Acho que a identidade
musical corresponde ao nosso desenvolvimento pessoal ao longo dos anos, mas, no
fundo, permanecemos os mesmos e ainda tocamos músicas dos nossos primeiros
discos em espetáculos ao vivo. Elas combinam com nossas músicas mais recentes
também e ainda soam como Grey Czar.
Com o foco temático no declínio e no renascimento, vês Euarthropodia como uma peça autónoma ou como o início de um
arco concetual maior no seu trabalho futuro?
O futuro ainda não está
escrito e obrigado pela ideia inicial (risos). Pode haver uma continuação... ou
não... talvez outro conceito ou apenas canções soltas. Mas a forma como o disco
é recebido pode ser uma pista para nos mantermos mais focados num elemento de
ligação no processo de escrita.
Vocês trabalharam com a Argonauta Records para este lançamento.
Como é que o apoio deles influenciou a promoção do álbum e o vosso alcance
enquanto banda?
Acho que juntar forças
com a Argonauta Records nos deu canais mais amplos e maior alcance, eles
estão bem posicionados e são uma força contínua na vibrante cena underground.

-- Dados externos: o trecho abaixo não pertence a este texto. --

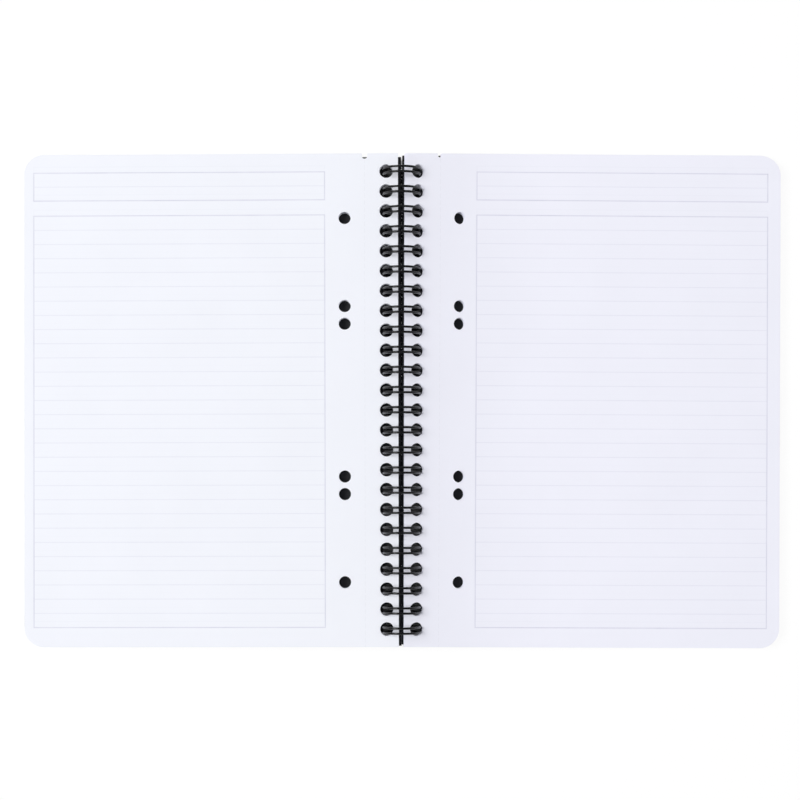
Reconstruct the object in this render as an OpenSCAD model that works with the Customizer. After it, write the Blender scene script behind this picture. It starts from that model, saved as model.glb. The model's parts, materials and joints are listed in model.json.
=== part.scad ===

Obrigado ao Gero e à Michele da Argonauta e ao Oleks da Grand Sound
PR! É uma grande coisa que têm feito aqui desde 2012! Visitem-nos e deem
aos grandes artistas da sua lista todo o vosso amor!
As atuações ao vivo são muitas vezes cruciais para transmitir
álbuns conceptuais. Vocês têm planos de apresentar Euarthropodia na íntegra ou adaptá-lo visualmente aos vossos
espetáculos?
O processo de composição
do álbum foi concluído em 2022 e já tocámos o álbum inteiro no Dome Of Rock
Festival na Rockhouse Salzburg (risos). Também funcionou sem as
mesmas transições que construímos no álbum. O espetáculo de lançamento em 26 de
abril já era um best of.
Que mensagem gostariam de transmitir aos vossos fãs e aos nossos leitores?
Obrigado pelo vosso apoio e amor constantes! Estamos muito gratos por isso! Podem espalhar a palavra, comprar algo da nossa página Bandcamp, ouvir a nossa música e manter a boa onda!!!